The Holy Grail was buried by Joseph at the entrance to the kingdom of the dead near the Tor. From that spot gushed a spring still called Chalice Well and it was said that this was the real fountain of eternal youth. You may test the veracity of this claim should you wish – take a cup and try it. The original wattle church was held very sacred by the early Christian church in England and over time became encased in a larger structure – and over the centuries, a monastic complex sprang up around it. King Ine of Wessex in the eight century, seeing how many pilgrims were coming to worship there, promoted a new stone building to cover the ‘old church’.
Indeed, Glastonbury really became the most holy place in England during the Dark Ages. As abbot of the monastery in the tenth century, St Dunstan enlarged and enriched it still further and though the Norman invasion brought some disruption, the Domesday Book recorded it as the richest monastery in England. But disaster would eventually strike – and strike hard. In 1184, fire destroyed the Norman buildings and the wattle church.
The monks not only lost their home and place of worship but – and let’s be frank about it – they lost a wealth creating machine. But medieval monks were an industrious bunch. Possibly a little unscrupulous too. So, after a handful of years, they announced to the world that while clearing the site and digging around a bit – they’d found the bodies of King Arthur and his Queen Guinevere. This was in the year 1191. And why wouldn’t Arthur have been there – after all, he’d have been looking for the Holy Grail which had been buried by Joseph of Arimathea.
Arthur’s tombstone was handily available and in latin was inscribed his name and last resting place on the Isle of Avalon: “Hic iacet sepultus inclitus Rex Arturius in insula Avalonia”. The remains were put in pride of place and King Edward I built a black marble tomb over them. All this was smashed up during the Reformation of Henry VIII in the sixteenth century and only a marker in the grass shows you were the tomb was once situated.
By 1278, when Arthur’s new improved tomb was unveiled, the abbey was simply vast. St Mary’s Chapel had been built on the site of the Old Church and was relatively modest structure. It was now linked by the Galilee Porch to a cathedral which rivalled Canterbury and St Paul’s in London for size. A behemoth of a church stretching 580 feet.
One of the last additions was the crypt built by Abbot Richard Beere in 1500 which you can still lower yourself down in to. A really atmospheric space and well worth seeing. The abbot served guests sumptuous meals cooked in the octagonal pyramid shaped kitchen which is one of the few buildings still surviving. Unbelievably, the abbot’s palace was demolished as late as the eighteenth century.

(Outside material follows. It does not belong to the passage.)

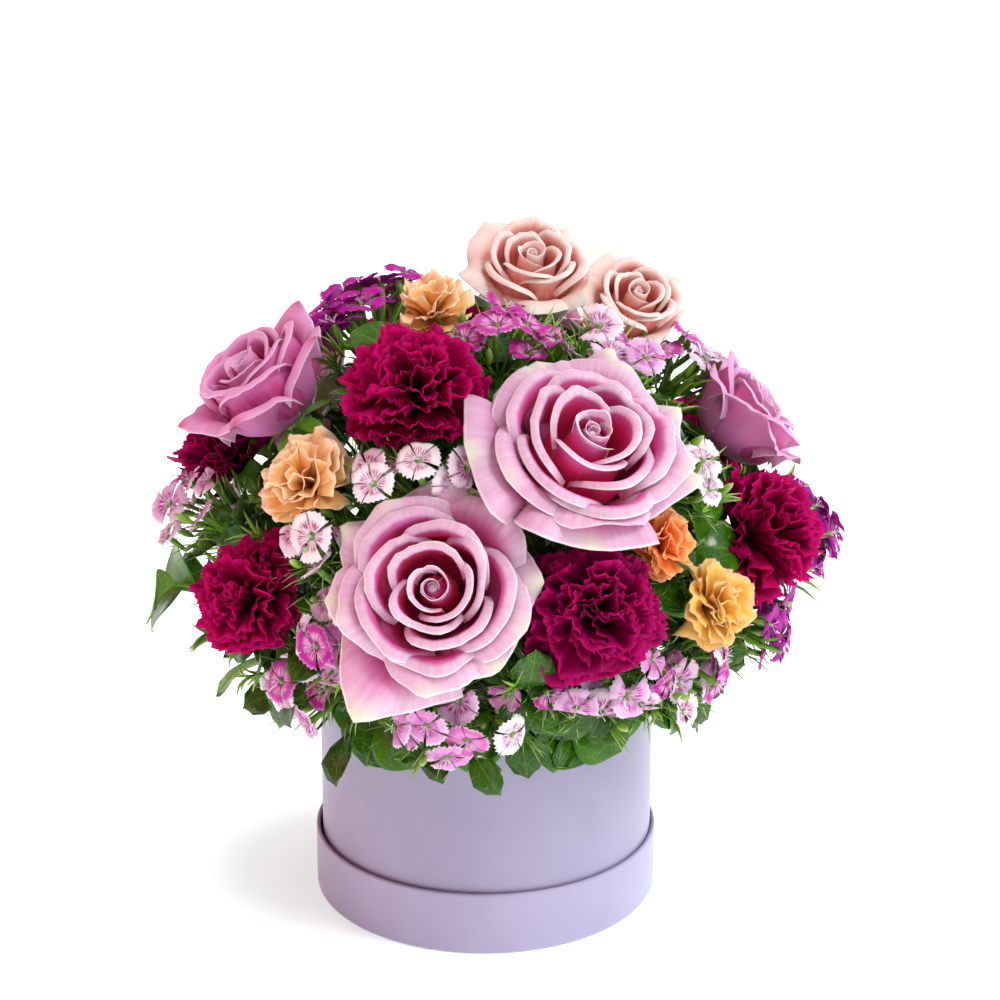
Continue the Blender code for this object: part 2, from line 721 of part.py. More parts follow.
def floret(centre, frame, radius, heart, cell):
    """Five fan petals as one shallow star, dished on top, that narrows below into its stalk."""
    ring = []
    for petal in range(5):
        for step, size in ((-0.24, 1.0), (0.24, 1.0), (0.5, 0.62)):
            angle = 2 * math.pi * (petal + step) / 5
            ring.append(radius * size * np.array((math.cos(angle), math.sin(angle), 0.09)))
    ring = centre + np.array(ring) @ frame.T
    stalk = STALK * np.array([(math.cos(a), math.sin(a), 0.0) for a in 2 * math.pi * np.arange(3) / 3 + 1.2])
    neck = centre + (stalk - (0.0, 0.0, 0.33 * radius)) @ frame.T
    foot = heart + stalk @ frame.T
    points = pressed(np.vstack((centre - 0.10 * radius * frame[:, 2], ring, neck)), cell)
    star = bmesh.new()
    top = star.verts.new(points[0])
    outer = [star.verts.new(point) for point in points[1:16]]
    under = [star.verts.new(point) for point in points[16:]]
    lower = [star.verts.new(point) for point in foot]
    for index in range(15):
        here, after = outer[index], outer[(index + 1) % 15]
        near, far = under[index // 5], under[(index + 1) // 5 % 3]
        star.faces.new((top, here, after))
        star.faces.new((near, after, here))
        if near is not far:
            star.faces.new((near, far, after))
    for index in range(3):
        here, after = index, (index + 1) % 3
        star.faces.new((lower[here], lower[after], under[after], under[here]))
    star.faces.new(lower[::-1])
    bmesh.ops.triangulate(star, faces=star.faces[:])
    bmesh.ops.recalc_face_normals(star, faces=star.faces[:])
    mesh = bpy.data.meshes.new("floret")
    star.to_mesh(mesh)
    star.free()
    return as_object(mesh)


def floret_places(settings, frame):
    """Sunflower spiral over the oval head: the centre and outward frame of each floret."""
    wide, tall = settings["spread"]
    count = settings["florets"]
    out = frame[:, 2]
    for index in range(count):
        ring = 1.35 * math.sqrt((index + 0.3) / count)
        angle = index * GOLDEN_ANGLE + math.radians(settings["turn"])
        x, y = wide * ring * math.cos(angle), tall * ring * math.sin(angle)
        depth = settings["place"][2] - FLORET_STEP * (index % 4) - 0.002 * ring
        centre = STEM_CENTRE + depth * out + x * frame[:, 0] + y * frame[:, 1]
        facing = out + 9.0 * (x * frame[:, 0] + y * frame[:, 1])
        facing /= np.linalg.norm(facing)
        right = np.cross(frame[:, 1], facing)
        right /= np.linalg.norm(right)
        yield centre, np.column_stack((right, np.cross(facing, right), facing))


def make_dianthus(name, settings, group):
    """A leafy stem that forks into thin stalks, each with a floret, and a tuft of narrow bracts."""
    frame = head_frame(settings["place"])
    cell = cell_walls(name)
    out = frame[:, 2]
    fork = settings["place"][2] - FORK_DEPTH
    heart = STEM_CENTRE + fork * out
    profile = [
        (0.0, fork + 0.0020), (0.0030, fork + 0.0015), (0.0026, fork - 0.0015),
        (SPRAY_STEM, fork - 0.005), (SPRAY_STEM, STEM_INNER_END), (0.0, STEM_INNER_END),
    ]
    stem = as_object(turned(profile, STEM_SIDES, None, frame, STEM_CENTRE))
    parts = []
    for centre, facing in floret_places(settings, frame):
        centre = pressed(centre[None, :], cell)[0]
        parts.append(floret(centre, facing, FLORET_RADIUS, heart, cell))
    wide, tall = settings["spread"]
    for index in range(BRACTS):
        angle = (index + 0.5) * 2 * math.pi / BRACTS
        spread_x = (wide + BRACT_SPREAD) * math.cos(angle)
        spread_y = (tall + BRACT_SPREAD) * math.sin(angle)
        tip = heart + spread_x * frame[:, 0] + spread_y * frame[:, 1]
        tip = tip + (BRACT_LENGTH - 0.006 * (index % 2)) * out
        tip = pressed(tip[None, :], cell)[0]
        parts.append(rod(heart - 0.001 * out, tip, 0.0011, 0.0, 3))
    if settings["place"][1] >= LEAFY_FROM:
        parts += stem_leaves("dianthus", frame, fork, cell)
    fused(name, stem, parts, settings["kind"], group)


# Leaves


def make_leaves(name, settings, group):
    """A thin woody stem with broad leaves that spread from its tip."""
    frame = head_frame(settings["place"])
    cell = cell_walls(name)
    out = frame[:, 2]
    length = settings["length"]
    tip = settings["place"][2] - LEAF_STEM_SHORT
    stem = rod(
        STEM_CENTRE + STEM_INNER_END * out, STEM_CENTRE + tip * out, SPRAY_STEM, SPRAY_STEM, 4
    )
    parts = []
    for index, turn in enumerate(settings["turns"]):
        along, normal = leaf_way(frame, math.radians(turn), math.radians(settings["tilt"]))
        start = STEM_CENTRE + (tip - 0.002 - 0.005 * index) * out
        surface = leaf_surface(start, along, normal, length, LEAF_WIDTH * length)
        parts.append(leaf_blade(surface, normal, cell))
    fused(name, stem, parts, "leaf", group)


def main():
    clear_scene()
    group = new_collection("flower_hat_box")
    cutters = new_collection("cutters", hidden=True)
    make_lid(group)
    make_box(group)
    make_foam(make_liner(group), group, cutters)
    for name, settings in ROSES.items():
        make_rose(name, settings, group)
    for name, settings in CARNATIONS.items():
        make_carnation(name, settings, group, TIERS, 4, CARNATION_TUBE, leafy=True)
    for name, settings in SPRAY_CARNATIONS.items():
        make_carnation(name, settings, group, SPRAY_TIERS, 3, SPRAY_TUBE, leafy=False)
    for name, settings in DIANTHUS.items():
        make_dianthus(name, settings, group)
    for name, settings in LEAVES.items():
        make_leaves(name, settings, group)


main()
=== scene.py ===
import json
import math
import time

import bpy
import numpy as np
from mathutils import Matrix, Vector

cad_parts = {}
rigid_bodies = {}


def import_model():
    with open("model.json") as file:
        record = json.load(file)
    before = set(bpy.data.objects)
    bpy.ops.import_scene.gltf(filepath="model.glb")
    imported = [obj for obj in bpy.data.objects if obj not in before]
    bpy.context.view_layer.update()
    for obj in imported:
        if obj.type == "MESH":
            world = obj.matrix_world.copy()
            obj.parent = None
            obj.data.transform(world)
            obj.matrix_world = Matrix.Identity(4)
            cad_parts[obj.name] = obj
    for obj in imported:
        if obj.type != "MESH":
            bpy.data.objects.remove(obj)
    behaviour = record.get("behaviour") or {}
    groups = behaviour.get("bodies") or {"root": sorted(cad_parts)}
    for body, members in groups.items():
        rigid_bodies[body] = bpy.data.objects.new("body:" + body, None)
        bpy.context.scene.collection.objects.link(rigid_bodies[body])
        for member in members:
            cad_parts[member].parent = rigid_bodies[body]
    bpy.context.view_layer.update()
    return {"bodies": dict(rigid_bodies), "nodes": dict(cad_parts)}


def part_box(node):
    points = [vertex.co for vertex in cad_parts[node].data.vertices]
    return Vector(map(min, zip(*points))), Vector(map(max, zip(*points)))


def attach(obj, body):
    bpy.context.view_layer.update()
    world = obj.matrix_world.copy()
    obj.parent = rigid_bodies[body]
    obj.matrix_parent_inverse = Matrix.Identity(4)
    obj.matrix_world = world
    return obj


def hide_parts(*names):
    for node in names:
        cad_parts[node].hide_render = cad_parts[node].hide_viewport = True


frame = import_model()
startTime = time.time()
root = next(iter(frame["bodies"]))


def stage(words):
    print("scene: %5.1f s %s" % (time.time() - startTime, words))


# Holder sizes come from the frame
lidLow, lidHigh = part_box("lid")
boxLow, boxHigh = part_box("box")

# All stems point at stemCentre and begin at this distance from it
stemCentre = np.array((0.0, 0.0, 0.140))
stemInnerEnd = 0.036
goldenAngle = math.radians(137.508)


# A table's rows as dictionaries with these keys, of which a row may leave out the last
def rowsOf(keys, table):
    return {name: dict(zip(keys, row)) for name, row in table.items()}


# A place is the azimuth and elevation of a stem in degrees (azimuth 0 is the front, 90 is +X) and
# the distance from stemCentre to the plane of the bloom's widest petals, as in the frame's solids.
# turn is how far a bloom is turned on its stem, and face where it looks if not along its stem.
roses = rowsOf(("place", "radius", "turn", "kind", "face"), dict(
    rose_front_low=((-9, 29, 0.165), 0.054, 49, "pink"),
    rose_front_high=((24, 50, 0.182), 0.057, 40, "pink"),
    rose_back=((172, 42, 0.176), 0.053, 40, "pink"),
    rose_lavender_left=((-76, 52, 0.187), 0.046, 10, "lavender"),
    rose_lavender_right=((94, 41, 0.178), 0.041, 55, "lavender"),
    rose_lavender_back=((-132, 34, 0.170), 0.044, 30, "lavender"),
    rose_blush_left=((150, 77, 0.201), 0.038, 0, "blush", (15, 64)),
    rose_blush_right=((113, 64, 0.197), 0.033, 50, "blush", (28, 54)),
))
carnations = rowsOf(("place", "radius", "turn", "kind"), dict(
    carnation_top=((-22, 61, 0.189), 0.041, 0, "crimson"),
    carnation_front_left=((-54, 21, 0.157), 0.036, 40, "crimson"),
    carnation_front_right=((21.5, 25.5, 0.161), 0.042, 80, "wine"),
    carnation_right=((79, 25, 0.164), 0.042, 15, "crimson"),
    carnation_left=((-93, 36, 0.170), 0.034, 60, "wine"),
    carnation_back_right=((127, 26, 0.163), 0.039, 25, "wine"),
    carnation_back_top=((-160, 53, 0.172), 0.038, 70, "crimson"),
))
sprayCarnations = rowsOf(("place", "radius", "turn", "kind"), dict(
    spray_carnation_top=((-37, 77, 0.195), 0.024, 0, "peach"),
    spray_carnation_left=((-43, 43, 0.176), 0.028, 30, "peach"),
    spray_carnation_centre=((37, 34, 0.169), 0.021, 50, "orange"),
    spray_carnation_right=((51, 20, 0.157), 0.024, 10, "yellow"),
    spray_carnation_back=((141, 50, 0.176), 0.025, 70, "peach"),
))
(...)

In this palace, kings were entertained. One king entertained there was Henry VIII. A monarch who started out as the staunchest defender of the Pope and the Catholic church against the heresies of Luther in the early sixteenth century. But one divorced wife later, Henry turned on the monasteries and their enormous wealth. Though never a Lutheran, he established himself as head of the church and set above the dissolution of the monasteries – including and especially Glastonbury.
Even though Abbot Richard Whiting took the oath of allegiance to the king when he broke with Rome – keen to keep his head – it didn’t work. He was tried and hung, drawn and quartered before a crowd up on the Tor. In case any of the monks were thinking of returning to the abbey, his head was stuck on a pole over the gateway. Other limbs found their way to Wells and Bath to deliver a similar warning.
Over the next three hundred years, the mighty abbey became a source of stone for the local town as it expanded. These were days before a tourism industry and a society where resources were scarce. You could say, everything was recycled including the abbey. So with little sentimentality, it was stripped down until the ruins that can been today. But they are still incredible ruins that dwarf you and a visit is thoroughly recommended.